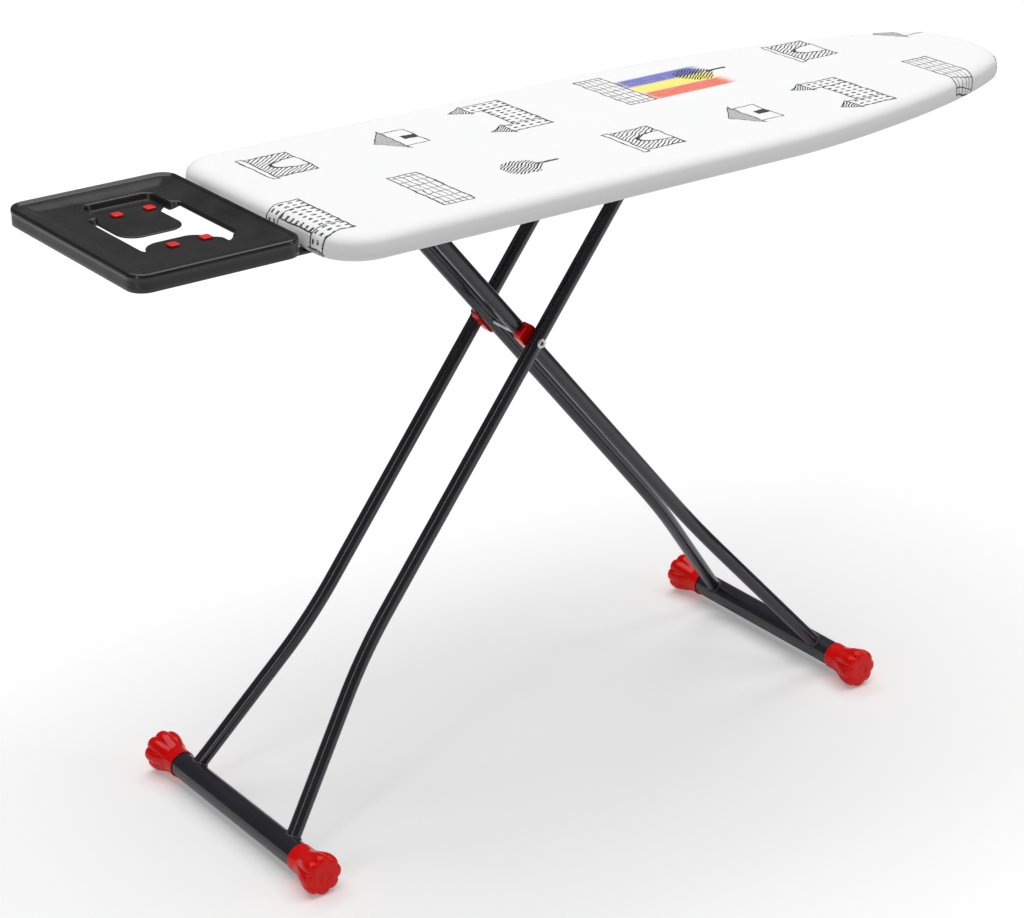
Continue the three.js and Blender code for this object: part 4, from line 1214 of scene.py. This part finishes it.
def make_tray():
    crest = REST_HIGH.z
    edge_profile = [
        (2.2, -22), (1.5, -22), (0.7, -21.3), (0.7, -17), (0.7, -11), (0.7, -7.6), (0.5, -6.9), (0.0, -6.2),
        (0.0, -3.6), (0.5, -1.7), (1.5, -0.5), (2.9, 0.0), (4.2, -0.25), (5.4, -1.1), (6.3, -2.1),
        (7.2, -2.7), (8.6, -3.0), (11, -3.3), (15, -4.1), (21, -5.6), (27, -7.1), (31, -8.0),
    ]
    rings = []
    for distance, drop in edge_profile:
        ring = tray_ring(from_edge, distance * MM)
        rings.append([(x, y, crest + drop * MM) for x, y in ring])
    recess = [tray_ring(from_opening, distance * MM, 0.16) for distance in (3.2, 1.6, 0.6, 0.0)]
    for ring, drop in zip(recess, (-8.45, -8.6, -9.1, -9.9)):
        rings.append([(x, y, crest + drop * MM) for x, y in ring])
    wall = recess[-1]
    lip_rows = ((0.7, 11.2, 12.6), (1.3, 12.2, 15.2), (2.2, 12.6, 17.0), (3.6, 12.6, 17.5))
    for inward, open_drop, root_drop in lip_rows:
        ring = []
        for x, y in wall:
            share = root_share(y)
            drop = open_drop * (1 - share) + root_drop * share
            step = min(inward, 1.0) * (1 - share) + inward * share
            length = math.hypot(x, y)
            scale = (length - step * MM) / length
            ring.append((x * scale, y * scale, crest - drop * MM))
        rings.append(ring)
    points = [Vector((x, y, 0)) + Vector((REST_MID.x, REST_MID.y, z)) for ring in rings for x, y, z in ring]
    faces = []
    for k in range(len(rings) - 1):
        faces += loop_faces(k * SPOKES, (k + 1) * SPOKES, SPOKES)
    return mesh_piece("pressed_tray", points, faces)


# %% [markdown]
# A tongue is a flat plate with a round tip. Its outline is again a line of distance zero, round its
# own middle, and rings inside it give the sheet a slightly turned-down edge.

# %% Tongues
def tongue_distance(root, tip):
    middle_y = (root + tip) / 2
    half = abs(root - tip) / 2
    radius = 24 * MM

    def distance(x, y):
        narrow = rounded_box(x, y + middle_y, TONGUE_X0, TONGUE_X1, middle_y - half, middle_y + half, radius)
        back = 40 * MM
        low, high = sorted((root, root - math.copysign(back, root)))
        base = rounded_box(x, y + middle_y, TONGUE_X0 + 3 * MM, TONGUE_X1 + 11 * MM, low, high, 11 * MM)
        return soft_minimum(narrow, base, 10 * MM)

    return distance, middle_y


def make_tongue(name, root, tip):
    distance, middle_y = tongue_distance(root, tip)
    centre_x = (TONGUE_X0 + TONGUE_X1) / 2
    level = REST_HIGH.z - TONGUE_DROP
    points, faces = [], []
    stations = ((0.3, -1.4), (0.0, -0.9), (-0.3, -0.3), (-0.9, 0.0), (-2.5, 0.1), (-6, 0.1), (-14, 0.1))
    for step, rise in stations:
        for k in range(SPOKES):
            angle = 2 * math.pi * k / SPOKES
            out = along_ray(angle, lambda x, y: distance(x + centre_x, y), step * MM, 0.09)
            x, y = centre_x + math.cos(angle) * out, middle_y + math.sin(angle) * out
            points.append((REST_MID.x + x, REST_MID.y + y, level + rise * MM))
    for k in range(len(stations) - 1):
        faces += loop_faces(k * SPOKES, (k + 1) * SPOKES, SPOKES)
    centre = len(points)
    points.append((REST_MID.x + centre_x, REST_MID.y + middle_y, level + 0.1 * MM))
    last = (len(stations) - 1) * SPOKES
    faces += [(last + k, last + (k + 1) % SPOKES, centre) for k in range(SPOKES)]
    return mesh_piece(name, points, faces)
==
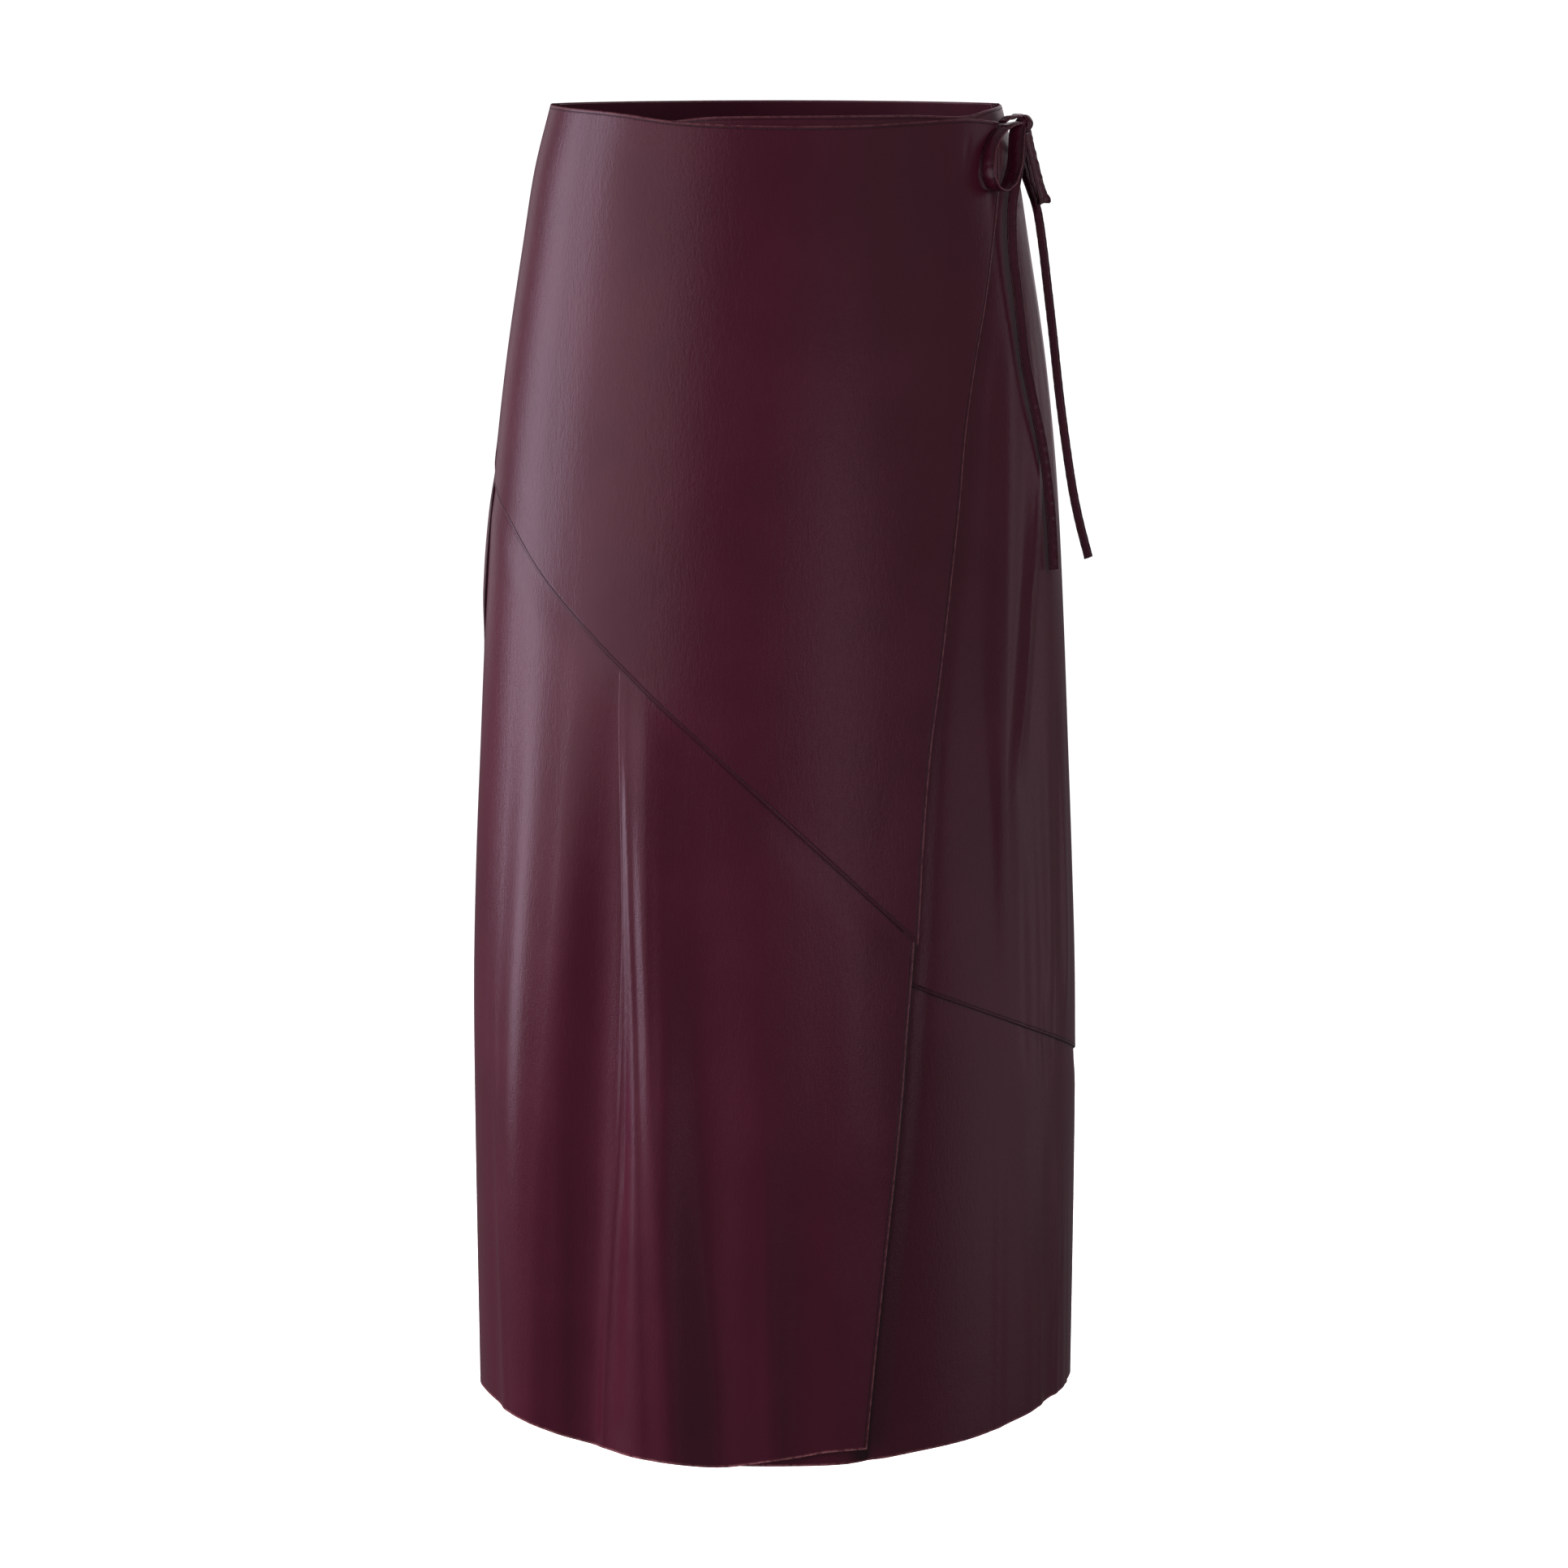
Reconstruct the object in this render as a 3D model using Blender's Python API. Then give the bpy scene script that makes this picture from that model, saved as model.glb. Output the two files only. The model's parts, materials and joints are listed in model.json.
---
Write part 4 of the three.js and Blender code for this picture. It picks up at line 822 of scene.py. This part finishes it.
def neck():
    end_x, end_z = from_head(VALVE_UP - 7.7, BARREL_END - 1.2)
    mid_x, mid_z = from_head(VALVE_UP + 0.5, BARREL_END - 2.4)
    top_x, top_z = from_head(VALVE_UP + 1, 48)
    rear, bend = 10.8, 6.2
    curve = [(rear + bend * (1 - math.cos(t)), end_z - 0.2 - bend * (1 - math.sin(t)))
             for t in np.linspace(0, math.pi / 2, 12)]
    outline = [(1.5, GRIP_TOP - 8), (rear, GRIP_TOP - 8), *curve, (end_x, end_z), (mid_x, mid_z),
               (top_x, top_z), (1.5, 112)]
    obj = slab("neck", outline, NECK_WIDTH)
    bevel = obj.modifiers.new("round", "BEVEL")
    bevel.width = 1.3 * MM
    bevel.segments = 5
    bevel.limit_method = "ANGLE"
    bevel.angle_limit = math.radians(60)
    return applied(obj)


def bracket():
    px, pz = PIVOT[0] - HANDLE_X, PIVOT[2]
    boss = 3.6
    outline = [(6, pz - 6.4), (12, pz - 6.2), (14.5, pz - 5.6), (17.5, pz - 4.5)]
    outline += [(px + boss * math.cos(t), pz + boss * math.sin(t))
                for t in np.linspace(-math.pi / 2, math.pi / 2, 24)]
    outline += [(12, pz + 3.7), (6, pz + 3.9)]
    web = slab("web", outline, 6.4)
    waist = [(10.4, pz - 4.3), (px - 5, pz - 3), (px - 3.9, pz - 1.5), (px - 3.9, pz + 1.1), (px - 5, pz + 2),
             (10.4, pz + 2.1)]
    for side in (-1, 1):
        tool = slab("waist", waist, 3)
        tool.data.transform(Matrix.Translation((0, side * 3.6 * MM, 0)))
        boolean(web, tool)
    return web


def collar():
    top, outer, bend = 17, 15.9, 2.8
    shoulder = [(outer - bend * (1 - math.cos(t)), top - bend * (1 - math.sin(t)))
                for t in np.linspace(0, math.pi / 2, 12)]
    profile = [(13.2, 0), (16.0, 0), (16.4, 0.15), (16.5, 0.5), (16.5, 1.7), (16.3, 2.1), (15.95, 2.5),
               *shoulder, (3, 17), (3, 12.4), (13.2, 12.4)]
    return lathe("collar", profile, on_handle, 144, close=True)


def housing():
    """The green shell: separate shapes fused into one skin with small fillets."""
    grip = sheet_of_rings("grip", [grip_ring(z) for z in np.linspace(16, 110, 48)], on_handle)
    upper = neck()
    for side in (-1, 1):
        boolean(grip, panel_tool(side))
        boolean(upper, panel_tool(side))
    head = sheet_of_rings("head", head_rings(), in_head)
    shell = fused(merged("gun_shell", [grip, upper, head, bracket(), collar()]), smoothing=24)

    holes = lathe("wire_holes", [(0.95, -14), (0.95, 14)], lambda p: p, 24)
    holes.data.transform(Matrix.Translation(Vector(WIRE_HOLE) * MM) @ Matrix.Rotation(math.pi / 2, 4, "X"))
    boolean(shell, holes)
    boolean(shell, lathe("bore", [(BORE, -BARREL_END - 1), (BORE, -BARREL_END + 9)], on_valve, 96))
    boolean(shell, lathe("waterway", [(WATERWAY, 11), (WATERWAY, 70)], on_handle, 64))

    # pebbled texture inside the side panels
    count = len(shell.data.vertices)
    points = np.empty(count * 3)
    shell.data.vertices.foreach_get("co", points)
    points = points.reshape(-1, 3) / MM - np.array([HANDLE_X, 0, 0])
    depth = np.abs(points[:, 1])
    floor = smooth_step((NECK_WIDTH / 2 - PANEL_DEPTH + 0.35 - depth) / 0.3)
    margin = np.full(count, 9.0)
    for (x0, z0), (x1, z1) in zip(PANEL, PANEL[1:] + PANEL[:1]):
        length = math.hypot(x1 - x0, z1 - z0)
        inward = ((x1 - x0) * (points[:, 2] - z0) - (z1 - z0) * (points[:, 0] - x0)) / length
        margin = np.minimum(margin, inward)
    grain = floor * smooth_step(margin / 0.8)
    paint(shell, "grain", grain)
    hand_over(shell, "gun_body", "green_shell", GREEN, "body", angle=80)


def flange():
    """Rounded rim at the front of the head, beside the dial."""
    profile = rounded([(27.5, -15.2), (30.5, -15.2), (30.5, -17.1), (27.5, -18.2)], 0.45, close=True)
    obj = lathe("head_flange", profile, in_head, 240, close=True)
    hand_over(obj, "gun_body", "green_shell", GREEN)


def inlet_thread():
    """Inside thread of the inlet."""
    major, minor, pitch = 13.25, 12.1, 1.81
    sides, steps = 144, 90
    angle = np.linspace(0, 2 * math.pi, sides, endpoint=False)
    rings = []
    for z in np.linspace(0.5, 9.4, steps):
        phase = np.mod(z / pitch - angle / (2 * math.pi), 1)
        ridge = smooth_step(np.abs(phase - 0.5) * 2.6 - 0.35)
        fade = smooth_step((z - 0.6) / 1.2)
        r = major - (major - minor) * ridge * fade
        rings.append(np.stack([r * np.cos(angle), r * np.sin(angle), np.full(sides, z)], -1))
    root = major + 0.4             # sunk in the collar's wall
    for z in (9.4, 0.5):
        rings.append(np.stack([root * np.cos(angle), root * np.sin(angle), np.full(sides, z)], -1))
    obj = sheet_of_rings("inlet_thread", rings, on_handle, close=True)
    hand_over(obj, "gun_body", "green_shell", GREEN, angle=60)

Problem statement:
Find the word "code" and list each line it appears in.

The reply:
Continue the three.js and Blender code for this object: part 4, from line 1214 of scene.py. This part finishes it.
Write part 4 of the three.js and Blender code for this picture. It picks up at line 822 of scene.py. This part finishes it.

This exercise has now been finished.